[Exercise]: Scan the records for the string "with"; copy each line where it occurs.

[Data to use]:
------------------------------------

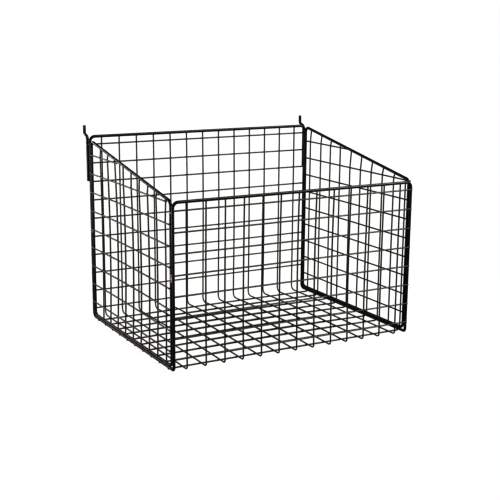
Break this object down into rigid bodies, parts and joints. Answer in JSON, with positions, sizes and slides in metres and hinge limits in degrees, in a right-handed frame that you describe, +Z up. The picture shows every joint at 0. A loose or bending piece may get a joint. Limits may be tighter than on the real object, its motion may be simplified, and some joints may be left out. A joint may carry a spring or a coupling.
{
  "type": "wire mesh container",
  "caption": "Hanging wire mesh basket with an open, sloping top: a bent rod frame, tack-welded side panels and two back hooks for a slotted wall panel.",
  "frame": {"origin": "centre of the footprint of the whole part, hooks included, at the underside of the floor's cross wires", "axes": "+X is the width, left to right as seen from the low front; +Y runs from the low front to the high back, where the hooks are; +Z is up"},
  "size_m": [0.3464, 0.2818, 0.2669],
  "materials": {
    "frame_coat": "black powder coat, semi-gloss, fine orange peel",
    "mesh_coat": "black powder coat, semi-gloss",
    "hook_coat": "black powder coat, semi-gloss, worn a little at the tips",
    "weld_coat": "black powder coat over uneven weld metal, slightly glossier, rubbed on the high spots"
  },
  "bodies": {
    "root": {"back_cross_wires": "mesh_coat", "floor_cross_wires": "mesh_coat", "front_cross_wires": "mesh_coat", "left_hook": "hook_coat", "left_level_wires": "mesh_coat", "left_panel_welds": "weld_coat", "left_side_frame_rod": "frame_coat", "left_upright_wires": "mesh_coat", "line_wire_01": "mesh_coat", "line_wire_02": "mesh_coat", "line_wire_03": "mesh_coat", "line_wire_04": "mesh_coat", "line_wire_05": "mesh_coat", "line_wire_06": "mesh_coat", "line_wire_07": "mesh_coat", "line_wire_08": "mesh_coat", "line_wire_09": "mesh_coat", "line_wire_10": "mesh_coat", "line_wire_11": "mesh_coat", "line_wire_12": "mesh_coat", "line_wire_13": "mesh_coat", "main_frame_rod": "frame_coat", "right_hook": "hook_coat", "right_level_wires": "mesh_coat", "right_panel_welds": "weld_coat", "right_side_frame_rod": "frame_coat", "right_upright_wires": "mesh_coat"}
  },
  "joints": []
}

------------------------------------

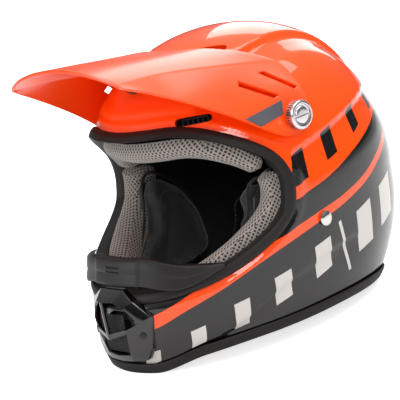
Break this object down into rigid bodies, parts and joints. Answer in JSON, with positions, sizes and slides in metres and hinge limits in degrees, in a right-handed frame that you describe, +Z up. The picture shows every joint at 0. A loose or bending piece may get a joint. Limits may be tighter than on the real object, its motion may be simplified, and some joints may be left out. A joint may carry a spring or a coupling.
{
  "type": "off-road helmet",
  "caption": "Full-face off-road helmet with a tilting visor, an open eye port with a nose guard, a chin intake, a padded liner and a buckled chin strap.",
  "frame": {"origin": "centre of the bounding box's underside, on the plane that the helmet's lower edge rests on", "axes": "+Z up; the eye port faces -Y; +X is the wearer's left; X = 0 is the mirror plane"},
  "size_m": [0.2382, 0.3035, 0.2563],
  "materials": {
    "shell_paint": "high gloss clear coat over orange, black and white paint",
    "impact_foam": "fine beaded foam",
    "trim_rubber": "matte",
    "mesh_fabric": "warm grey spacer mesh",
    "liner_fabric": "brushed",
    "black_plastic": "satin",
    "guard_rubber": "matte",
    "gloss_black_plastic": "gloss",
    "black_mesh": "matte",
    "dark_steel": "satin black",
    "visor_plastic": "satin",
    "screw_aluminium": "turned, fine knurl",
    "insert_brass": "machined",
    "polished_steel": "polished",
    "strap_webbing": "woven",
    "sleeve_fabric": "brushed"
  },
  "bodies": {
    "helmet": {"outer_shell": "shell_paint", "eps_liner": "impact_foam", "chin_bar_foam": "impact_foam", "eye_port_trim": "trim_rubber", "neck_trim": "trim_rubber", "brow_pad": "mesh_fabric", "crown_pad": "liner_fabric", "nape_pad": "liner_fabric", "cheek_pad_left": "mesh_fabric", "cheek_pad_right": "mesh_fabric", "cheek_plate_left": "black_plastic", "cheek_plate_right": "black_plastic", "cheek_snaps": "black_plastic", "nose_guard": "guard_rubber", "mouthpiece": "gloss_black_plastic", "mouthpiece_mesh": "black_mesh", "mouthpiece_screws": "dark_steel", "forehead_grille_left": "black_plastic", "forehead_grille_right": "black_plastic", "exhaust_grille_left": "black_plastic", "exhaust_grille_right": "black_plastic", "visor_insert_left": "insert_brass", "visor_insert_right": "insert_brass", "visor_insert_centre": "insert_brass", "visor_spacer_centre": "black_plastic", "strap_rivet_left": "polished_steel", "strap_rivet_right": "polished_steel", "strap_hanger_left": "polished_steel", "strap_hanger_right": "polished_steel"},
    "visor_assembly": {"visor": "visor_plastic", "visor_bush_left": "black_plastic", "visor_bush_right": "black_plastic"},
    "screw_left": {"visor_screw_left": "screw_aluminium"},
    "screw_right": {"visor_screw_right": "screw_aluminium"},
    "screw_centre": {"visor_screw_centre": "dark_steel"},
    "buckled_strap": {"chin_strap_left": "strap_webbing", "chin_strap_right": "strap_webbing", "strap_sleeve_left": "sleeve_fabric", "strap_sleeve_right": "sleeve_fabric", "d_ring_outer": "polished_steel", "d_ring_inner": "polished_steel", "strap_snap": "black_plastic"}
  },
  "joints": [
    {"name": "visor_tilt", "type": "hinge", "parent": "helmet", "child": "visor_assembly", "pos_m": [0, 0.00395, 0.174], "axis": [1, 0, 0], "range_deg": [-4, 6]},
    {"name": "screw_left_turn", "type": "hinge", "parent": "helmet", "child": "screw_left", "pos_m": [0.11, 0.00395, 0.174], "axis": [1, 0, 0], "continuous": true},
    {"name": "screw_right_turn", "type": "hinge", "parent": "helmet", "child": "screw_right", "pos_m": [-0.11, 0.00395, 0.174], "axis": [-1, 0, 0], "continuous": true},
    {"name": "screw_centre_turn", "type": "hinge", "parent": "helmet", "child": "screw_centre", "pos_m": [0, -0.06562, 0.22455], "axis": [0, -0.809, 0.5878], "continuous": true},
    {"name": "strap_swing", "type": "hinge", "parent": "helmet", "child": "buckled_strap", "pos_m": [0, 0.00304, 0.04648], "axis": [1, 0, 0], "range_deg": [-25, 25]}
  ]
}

------------------------------------

[Answer to this exercise]:
Break this object down into rigid bodies, parts and joints. Answer in JSON, with positions, sizes and slides in metres and hinge limits in degrees, in a right-handed frame that you describe, +Z up. The picture shows every joint at 0. A loose or bending piece may get a joint. Limits may be tighter than on the real object, its motion may be simplified, and some joints may be left out. A joint may carry a spring or a coupling.
  "caption": "Hanging wire mesh basket with an open, sloping top: a bent rod frame, tack-welded side panels and two back hooks for a slotted wall panel.",
Break this object down into rigid bodies, parts and joints. Answer in JSON, with positions, sizes and slides in metres and hinge limits in degrees, in a right-handed frame that you describe, +Z up. The picture shows every joint at 0. A loose or bending piece may get a joint. Limits may be tighter than on the real object, its motion may be simplified, and some joints may be left out. A joint may carry a spring or a coupling.
  "caption": "Full-face off-road helmet with a tilting visor, an open eye port with a nose guard, a chin intake, a padded liner and a buckled chin strap.",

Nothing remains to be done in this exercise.